> **WHAT YOU WILL DO**: Restate every line of the material, word for word.

======== DATA PROVIDED ========

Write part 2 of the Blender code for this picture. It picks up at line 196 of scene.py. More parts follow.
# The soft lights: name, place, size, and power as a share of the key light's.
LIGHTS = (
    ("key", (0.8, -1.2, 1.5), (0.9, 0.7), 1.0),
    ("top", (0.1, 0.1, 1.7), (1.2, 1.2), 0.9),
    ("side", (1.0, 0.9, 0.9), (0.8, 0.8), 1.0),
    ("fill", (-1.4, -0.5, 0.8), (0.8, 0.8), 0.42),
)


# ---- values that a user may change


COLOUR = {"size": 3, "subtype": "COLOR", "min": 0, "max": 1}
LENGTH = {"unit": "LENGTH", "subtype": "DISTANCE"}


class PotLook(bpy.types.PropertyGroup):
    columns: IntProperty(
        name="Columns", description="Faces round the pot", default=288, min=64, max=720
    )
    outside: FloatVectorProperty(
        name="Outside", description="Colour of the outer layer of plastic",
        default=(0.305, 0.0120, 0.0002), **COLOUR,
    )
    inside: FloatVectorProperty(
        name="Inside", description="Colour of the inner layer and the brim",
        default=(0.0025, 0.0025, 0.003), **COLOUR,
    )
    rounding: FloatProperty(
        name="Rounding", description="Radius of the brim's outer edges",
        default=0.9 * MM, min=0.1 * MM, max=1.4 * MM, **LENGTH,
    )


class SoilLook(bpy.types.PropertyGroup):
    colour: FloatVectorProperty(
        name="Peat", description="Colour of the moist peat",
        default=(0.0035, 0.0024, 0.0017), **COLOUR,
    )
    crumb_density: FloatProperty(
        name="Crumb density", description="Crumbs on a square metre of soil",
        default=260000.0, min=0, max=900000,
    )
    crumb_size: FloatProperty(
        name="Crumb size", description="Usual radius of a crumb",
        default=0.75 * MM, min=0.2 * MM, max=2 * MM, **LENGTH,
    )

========

> **REPLY**:
Write part 2 of the Blender code for this picture. It picks up at line 196 of scene.py. More parts follow.
# The soft lights: name, place, size, and power as a share of the key light's.
LIGHTS = (
    ("key", (0.8, -1.2, 1.5), (0.9, 0.7), 1.0),
    ("top", (0.1, 0.1, 1.7), (1.2, 1.2), 0.9),
    ("side", (1.0, 0.9, 0.9), (0.8, 0.8), 1.0),
    ("fill", (-1.4, -0.5, 0.8), (0.8, 0.8), 0.42),
)


# ---- values that a user may change


COLOUR = {"size": 3, "subtype": "COLOR", "min": 0, "max": 1}
LENGTH = {"unit": "LENGTH", "subtype": "DISTANCE"}


class PotLook(bpy.types.PropertyGroup):
    columns: IntProperty(
        name="Columns", description="Faces round the pot", default=288, min=64, max=720
    )
    outside: FloatVectorProperty(
        name="Outside", description="Colour of the outer layer of plastic",
        default=(0.305, 0.0120, 0.0002), **COLOUR,
    )
    inside: FloatVectorProperty(
        name="Inside", description="Colour of the inner layer and the brim",
        default=(0.0025, 0.0025, 0.003), **COLOUR,
    )
    rounding: FloatProperty(
        name="Rounding", description="Radius of the brim's outer edges",
        default=0.9 * MM, min=0.1 * MM, max=1.4 * MM, **LENGTH,
    )


class SoilLook(bpy.types.PropertyGroup):
    colour: FloatVectorProperty(
        name="Peat", description="Colour of the moist peat",
        default=(0.0035, 0.0024, 0.0017), **COLOUR,
    )
    crumb_density: FloatProperty(
        name="Crumb density", description="Crumbs on a square metre of soil",
        default=260000.0, min=0, max=900000,
    )
    crumb_size: FloatProperty(
        name="Crumb size", description="Usual radius of a crumb",
        default=0.75 * MM, min=0.2 * MM, max=2 * MM, **LENGTH,
    )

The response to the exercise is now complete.